Quels sont les grands enseignements qu’on doit tirer de ce drame ?

A mon avis les enseignements s’entremêlent. Il y a eu cet accident probablement parce qu’il y avait eu des menaces qu’on n’a pas su déceler à temps ou qu’on a peut être minimisées. Tout, tourne autour de l’organisation de notre sport. Sur un continent comme l’Afrique, il faut rester attentif aux moindres détails. Il faudrait désormais et je crois que c’est le cas de plus en plus, être plus rigoureux dans l’organisation des déplacements de la sélection nationale et par ricochet l’organisation de tout notre football. Les principaux acteurs doivent mettre devant l’intérêt général en oubliant le plus possible les intérêts personnels. D’où l’idée de la professionnalisation de tout le secteur du football. Même être simple supporteur doit pouvoir induire des droits mais aussi des devoirs. Il en est de même pour la presse sportive et plus généralement toute l’administration du sport. C’est un illustre journaliste sportif togolais qui me confiait souvent qu’en réalité, nous ne devons pas être trop surpris par tout ce qui peut subvenir dans un sport amateur. Dans beaucoup de pays, le sport n’est plus seulement une activité ludique.
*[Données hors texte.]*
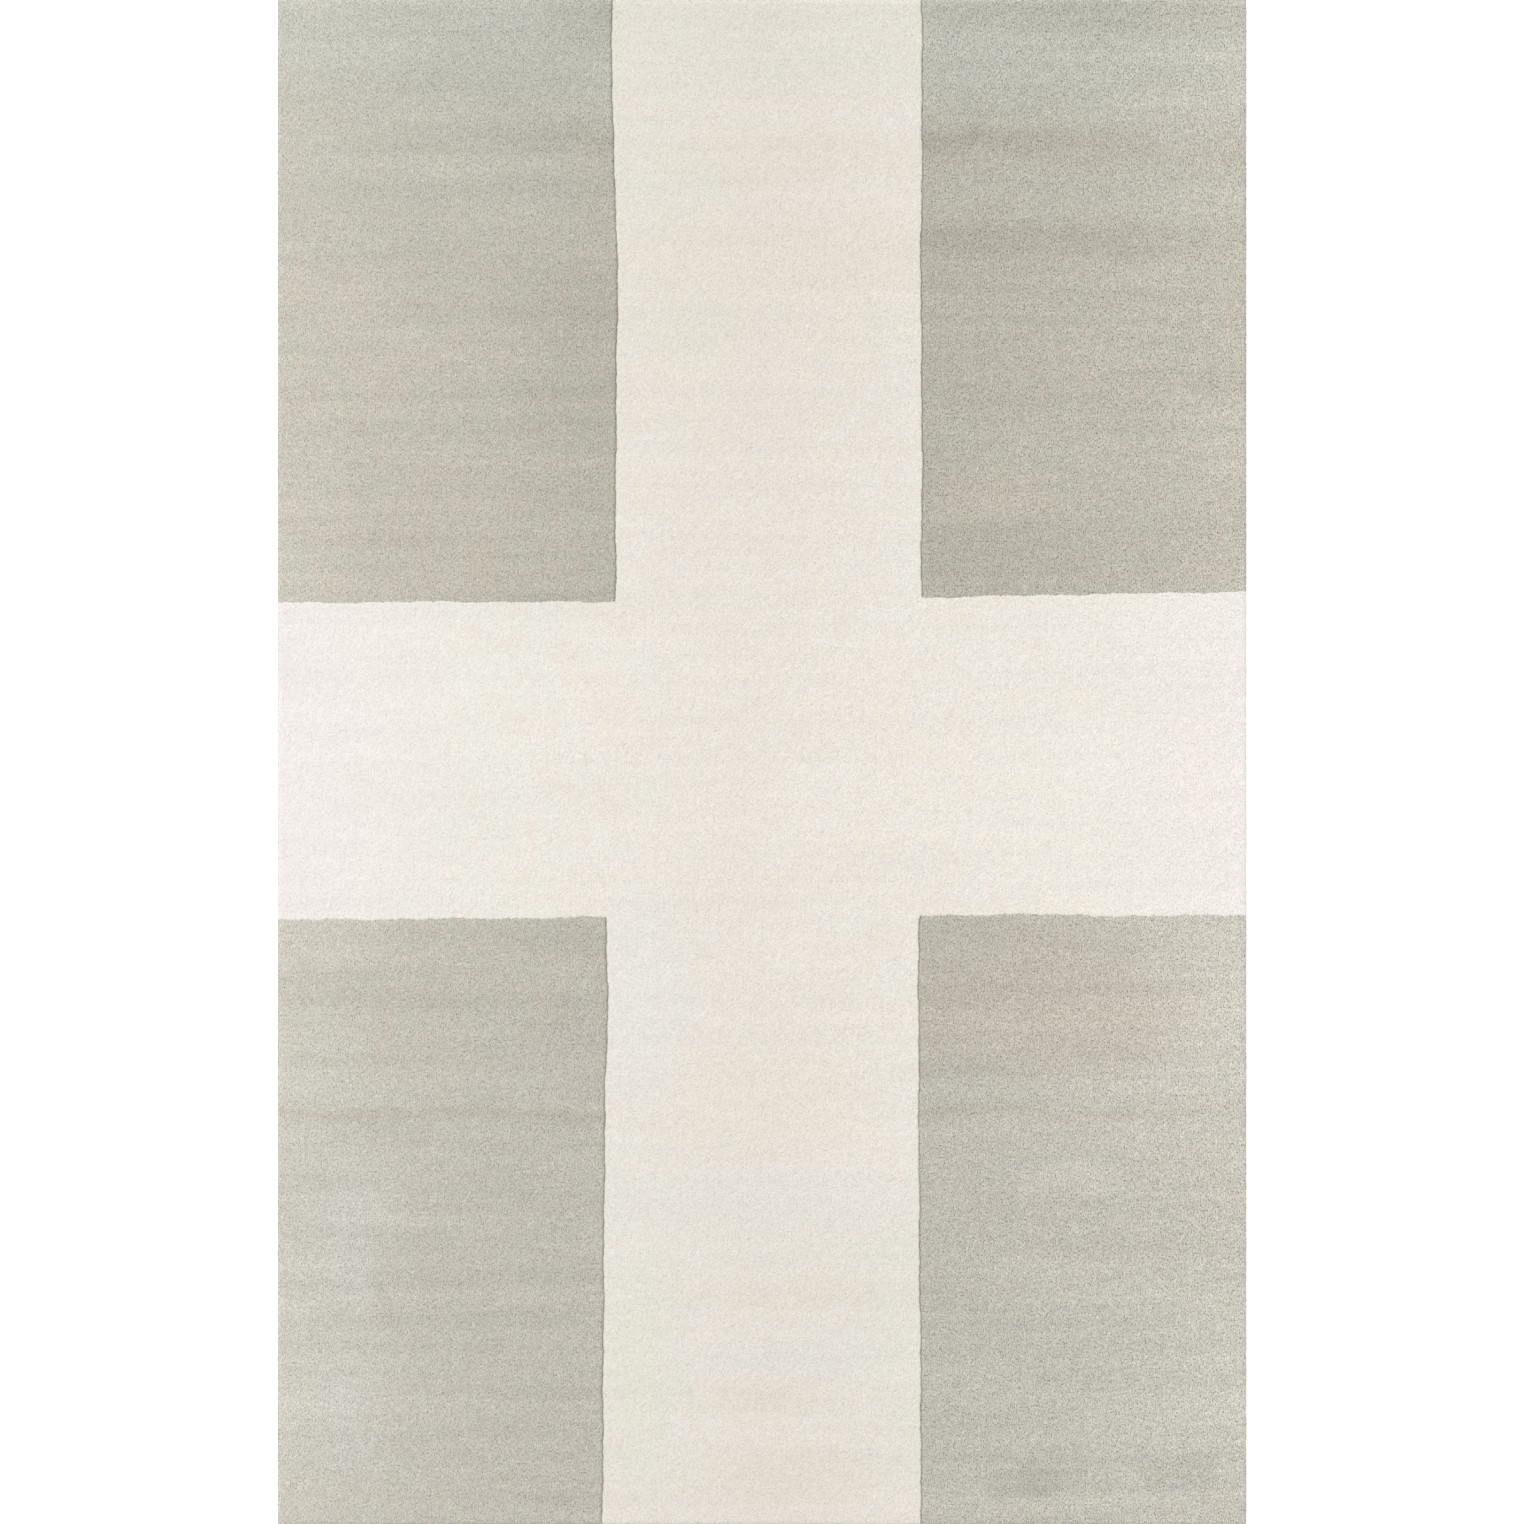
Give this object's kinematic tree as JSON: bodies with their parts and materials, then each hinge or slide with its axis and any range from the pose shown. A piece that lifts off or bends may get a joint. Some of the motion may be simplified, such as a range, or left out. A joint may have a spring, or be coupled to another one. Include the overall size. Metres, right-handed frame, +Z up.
{
  "type": "area rug",
  "caption": "Flat rectangular hand-tufted wool rug with a cream cross on sage corner fields, carved between the colours and bound underneath.",
  "frame": {"origin": "middle of the underside, on the floor", "axes": "+X across the rug, +Y along its length, +Z up out of the pile"},
  "size_m": [1.53, 2.41, 0.016],
  "materials": {
    "cream_pile": "cut wool pile, undyed cream, matte",
    "sage_pile": "cut wool pile, dyed sage grey, matte",
    "tufting_cloth": "plain-woven undyed cotton",
    "latex": "dried latex, cream, satin",
    "scrim": "open gauze weave",
    "canvas": "plain-woven unbleached cotton canvas",
    "binding_tape": "twill-woven cotton tape",
    "sewing_thread": "spun thread, off-white",
    "care_label": "blank woven satin label"
  },
  "bodies": {
    "root": {"cream_cross_pile": "cream_pile", "sage_pile_back_left": "sage_pile", "sage_pile_back_right": "sage_pile", "sage_pile_front_left": "sage_pile", "sage_pile_front_right": "sage_pile", "tufting_cloth": "tufting_cloth", "latex_coat": "latex", "scrim_gauze": "scrim", "canvas_backing": "canvas", "binding_tape_front": "binding_tape", "binding_tape_right": "binding_tape", "binding_tape_back": "binding_tape", "binding_tape_left": "binding_tape", "tape_stitch_outer_front": "sewing_thread", "tape_stitch_inner_front": "sewing_thread", "tape_stitch_outer_right": "sewing_thread", "tape_stitch_inner_right": "sewing_thread", "tape_stitch_outer_back": "sewing_thread", "tape_stitch_inner_back": "sewing_thread", "tape_stitch_outer_left": "sewing_thread", "tape_stitch_inner_left": "sewing_thread", "care_label": "care_label", "label_stitch": "sewing_thread"}
  },
  "joints": []
}
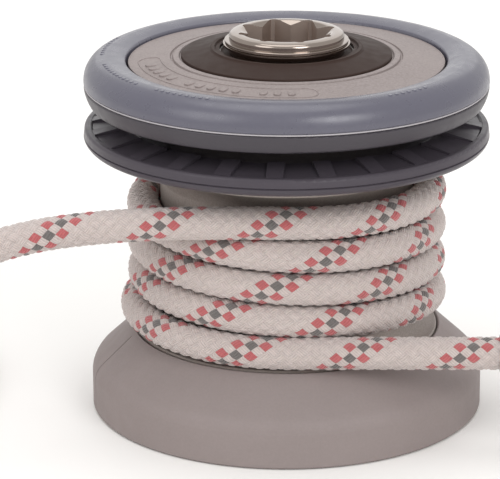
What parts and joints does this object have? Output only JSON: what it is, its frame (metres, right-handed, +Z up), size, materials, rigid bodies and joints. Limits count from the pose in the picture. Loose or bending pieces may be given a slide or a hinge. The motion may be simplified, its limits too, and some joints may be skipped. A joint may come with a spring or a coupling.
{
  "type": "self-tailing sailboat winch",
  "caption": "Self-tailing sailboat winch with a geared drum, sprung rope jaws, a fixed cover, a star handle socket and a braided sheet wrapped on its drum.",
  "frame": {"origin": "centre of the deck bolt circle on the underside of the base", "axes": "+Z up along the drum's axis; the loaded rope leaves towards +X at the front (-Y)"},
  "size_m": [0.265, 0.1052, 0.0945],
  "materials": {
    "base_grey": "moulded, matt taupe grey",
    "cast_alloy": "cast, bead blasted",
    "stainless": "satin stainless",
    "polished": "polished stainless",
    "bronze": "turned bronze",
    "acetal": "natural acetal",
    "drum_alloy": "satin anodised, warm grey",
    "jaw_dark": "moulded, satin dark blue-grey",
    "crown_blue": "moulded, satin blue-grey",
    "disc_grain": "fine sand-grain cast",
    "nut_dark": "moulded, satin dark brown-grey",
    "rope": "braided polyester, off-white with red and grey flecks"
  },
  "bodies": {
    "base": {"base_plate": "cast_alloy", "base_skirt": "base_grey", "centre_stem": "cast_alloy", "stem_screws": "stainless", "idler_pins": "stainless", "holding_pins": "stainless", "lower_bush": "bronze", "upper_bush": "acetal", "thrust_washer": "acetal", "cover_disc": "disc_grain", "cover_ring": "crown_blue", "cover_nut": "nut_dark", "cover_screws": "stainless", "feeder_arm": "stainless", "arm_screws": "stainless", "rope_wraps": "rope", "rope_load_run": "rope", "load_eye": "rope", "load_thimble": "polished", "load_whipping": "jaw_dark", "rope_tail": "rope", "rope_tail_coil": "rope"},
    "drum": {"drum": "drum_alloy", "ring_gear": "bronze", "ratchet_ring": "stainless", "upper_jaw": "crown_blue", "jaw_screws": "stainless", "jaw_spring": "stainless"},
    "lower_jaw": {"lower_jaw": "jaw_dark"},
    "spindle": {"spindle": "polished", "pinion": "bronze", "drive_pins": "stainless"},
    "drive_pawl_a": {"drive_pawl_a": "stainless"},
    "drive_pawl_b": {"drive_pawl_b": "stainless"},
    "holding_pawl_a": {"holding_pawl_a": "stainless"},
    "holding_pawl_b": {"holding_pawl_b": "stainless"},
    "idler_a": {"idler_gear_a": "bronze"},
    "idler_b": {"idler_gear_b": "bronze"},
    "lower_bearing": {"lower_bearing_cage": "acetal", "lower_bearing_rollers": "stainless"},
    "upper_bearing": {"upper_bearing_cage": "acetal", "upper_bearing_rollers": "stainless"}
  },
  "joints": [
    {"name": "drum_spin", "type": "hinge", "parent": "base", "child": "drum", "pos_m": [0, 0, 0.04], "axis": [0, 0, 1], "continuous": true},
    {"name": "jaw_slide", "type": "slide", "parent": "drum", "child": "lower_jaw", "axis": [0, 0, 1], "range_m": [-0.0015, 0], "stiffness_N_per_m": 8000, "springref_m": 0.001, "deforming": ["jaw_spring"]},
    {"name": "spindle_spin", "type": "hinge", "parent": "base", "child": "spindle", "pos_m": [0, 0, 0.04], "axis": [0, 0, 1], "continuous": true},
    {"name": "idler_a_spin", "type": "hinge", "parent": "base", "child": "idler_a", "pos_m": [0.01937, 0, 0.0107], "axis": [0, 0, 1], "continuous": true},
    {"name": "idler_b_spin", "type": "hinge", "parent": "base", "child": "idler_b", "pos_m": [-0.01937, 0, 0.0107], "axis": [0, 0, 1], "continuous": true},
    {"name": "lower_bearing_spin", "type": "hinge", "parent": "base", "child": "lower_bearing", "pos_m": [0, 0, 0.028], "axis": [0, 0, 1], "continuous": true},
    {"name": "upper_bearing_spin", "type": "hinge", "parent": "base", "child": "upper_bearing", "pos_m": [0, 0, 0.061], "axis": [0, 0, 1], "continuous": true},
    {"name": "drive_pawl_a_swing", "type": "hinge", "parent": "spindle", "child": "drive_pawl_a", "pos_m": [0, 0.0064, 0.0169], "axis": [0, 0, 1], "range_deg": [0, 24]},
    {"name": "drive_pawl_b_swing", "type": "hinge", "parent": "spindle", "child": "drive_pawl_b", "pos_m": [0, -0.0064, 0.0169], "axis": [0, 0, 1], "range_deg": [0, 24]},
    {"name": "holding_pawl_a_swing", "type": "hinge", "parent": "base", "child": "holding_pawl_a", "pos_m": [0, 0.0244, 0.016], "axis": [0, 0, 1], "range_deg": [0, 20]},
    {"name": "holding_pawl_b_swing", "type": "hinge", "parent": "base", "child": "holding_pawl_b", "pos_m": [0, -0.0244, 0.016], "axis": [0, 0, 1], "range_deg": [0, 20]}
  ],
  "couplings": [
    {"joint": "spindle_spin", "follows": "drum_spin", "ratio": -3.4286},
    {"joint": "idler_a_spin", "follows": "drum_spin", "ratio": 2.8235},
    {"joint": "idler_b_spin", "follows": "drum_spin", "ratio": 2.8235},
    {"joint": "lower_bearing_spin", "follows": "drum_spin", "ratio": 0.54082},
    {"joint": "upper_bearing_spin", "follows": "drum_spin", "ratio": 0.54082}
  ]
}
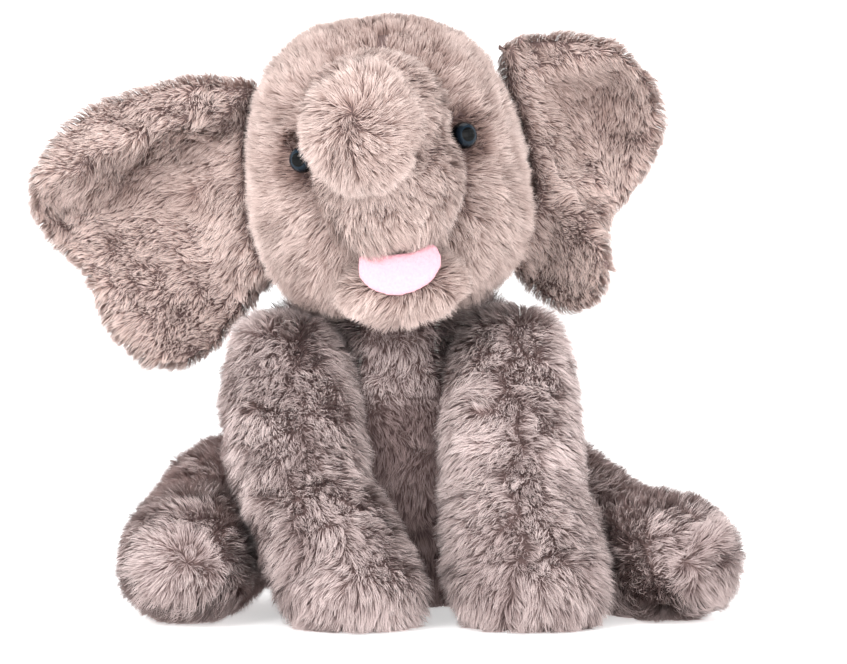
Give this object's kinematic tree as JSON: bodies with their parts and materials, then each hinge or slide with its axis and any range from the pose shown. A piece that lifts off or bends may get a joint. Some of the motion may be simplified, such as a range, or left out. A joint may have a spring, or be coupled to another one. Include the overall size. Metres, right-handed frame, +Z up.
{
  "type": "plush elephant",
  "caption": "Sitting plush elephant with long soft grey-brown fur, big cupped ears, a raised trunk, a small pink tongue and floppy stuffed legs.",
  "frame": {"origin": "on the floor, under the middle of the toy's box", "axes": "+Z up; -Y is the way that the toy faces; -X is the toy's own right side"},
  "size_m": [0.3162, 0.2516, 0.2687],
  "materials": {
    "face_fur": "long brushed pile fur, warm light grey-brown",
    "body_fur": "long brushed pile fur, cooler grey-brown",
    "tongue_plush": "short pink minky pile",
    "eye": "glossy dark blue-grey safety eye with a black pupil",
    "washer": "moulded black nylon",
    "fill": "white polyester fibre",
    "label_cloth": "plain woven satin tape, blank"
  },
  "bodies": {
    "torso": {"torso_right_panel": "body_fur", "torso_left_panel": "body_fur", "torso_belly_panel": "body_fur", "torso_back_panel": "body_fur", "torso_stuffing": "fill", "pellet_bag": "fill", "care_label": "label_cloth"},
    "head": {"head_right_panel": "face_fur", "head_left_panel": "face_fur", "head_crown_gusset": "face_fur", "head_stuffing": "fill", "right_eye": "eye", "left_eye": "eye", "right_eye_washer": "washer", "left_eye_washer": "washer", "lower_lip": "face_fur", "tongue": "tongue_plush"},
    "trunk": {"trunk_right_panel": "face_fur", "trunk_left_panel": "face_fur", "trunk_end_panel": "face_fur", "trunk_stuffing": "fill"},
    "right_ear": {"right_ear_front": "face_fur", "right_ear_back": "face_fur"},
    "left_ear": {"left_ear_front": "face_fur", "left_ear_back": "face_fur"},
    "tail": {"tail": "body_fur", "tail_tuft": "body_fur"},
    "right_foreleg": {"right_foreleg_outer_panel": "body_fur", "right_foreleg_inner_panel": "body_fur", "right_foreleg_sole": "body_fur", "right_foreleg_stuffing": "fill"},
    "right_hindleg": {"right_hindleg_outer_panel": "body_fur", "right_hindleg_inner_panel": "body_fur", "right_hindleg_sole": "body_fur", "right_hindleg_stuffing": "fill"},
    "left_foreleg": {"left_foreleg_outer_panel": "body_fur", "left_foreleg_inner_panel": "body_fur", "left_foreleg_sole": "body_fur", "left_foreleg_stuffing": "fill"},
    "left_hindleg": {"left_hindleg_outer_panel": "body_fur", "left_hindleg_inner_panel": "body_fur", "left_hindleg_sole": "body_fur", "left_hindleg_stuffing": "fill"}
  },
  "joints": [
    {"name": "head_turn", "type": "hinge", "parent": "torso", "child": "head", "pos_m": [0.00469, 0.02072, 0.146], "axis": [0, 0, 1], "range_deg": [-12, 12]},
    {"name": "trunk_droop", "type": "hinge", "parent": "head", "child": "trunk", "pos_m": [0.00425, -0.06358, 0.19594], "axis": [0.9866, -0.069, 0.1478], "range_deg": [0, 18]},
    {"name": "right_ear_flap", "type": "hinge", "parent": "head", "child": "right_ear", "pos_m": [-0.06231, 0.02172, 0.191], "axis": [0, 0, 1], "range_deg": [-10, 16]},
    {"name": "left_ear_flap", "type": "hinge", "parent": "head", "child": "left_ear", "pos_m": [0.06669, 0.02072, 0.199], "axis": [0, 0, -1], "range_deg": [-10, 16]},
    {"name": "right_shoulder", "type": "hinge", "parent": "torso", "child": "right_foreleg", "pos_m": [-0.04331, -0.00928, 0.119], "axis": [-1, 0, 0], "range_deg": [0, 30]},
    {"name": "left_shoulder", "type": "hinge", "parent": "torso", "child": "left_foreleg", "pos_m": [0.05869, -0.00928, 0.122], "axis": [-1, 0, 0], "range_deg": [0, 30]},
    {"name": "right_hip", "type": "hinge", "parent": "torso", "child": "right_hindleg", "pos_m": [-0.06131, 0.03272, 0.044], "axis": [-0.8, 0, -0.6], "range_deg": [0, 18]},
    {"name": "left_hip", "type": "hinge", "parent": "torso", "child": "left_hindleg", "pos_m": [0.07069, 0.03272, 0.044], "axis": [-0.8, 0, 0.6], "range_deg": [0, 18]},
    {"name": "tail_wag", "type": "hinge", "parent": "torso", "child": "tail", "pos_m": [0.00469, 0.10072, 0.046], "axis": [0, 0, 1], "range_deg": [-20, 20]}
  ]
}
A quand le prochain ouvrage ?

J’avoue que l’exercice n’a pas été du tout facile. J’espère pouvoir compter sur les conseils et avis des devanciers pour pouvoir, produire un prochain ouvrage. Dans l’immédiat, il est trop tôt pour prendre un rendez-vous.

Je voudrais finir en disant que beaucoup de Togolais vivent à propos de notre football, une sorte de frustration. Ils sont plus prompts à sauter de joie après une victoire du Real Madrid ou une action de génie de Ronaldo. Les principaux acteurs de notre football ont à mon avis, l’impérieux devoir d’influencer cette tendance qui prend des proportions de plus en plus grandes, en remettant le football national (un tant soit peu) au centre de tous les intérêts sportifs. Ces acteurs sont suffisamment informés de l’amour que les Togolais ont pour leur sélection nationale de football et les clubs de leur quartier ou de leur ville. Je voudrais pour finir, remercier tous ceux qui de près ou de loin m’ont soutenu durant tout ce processus.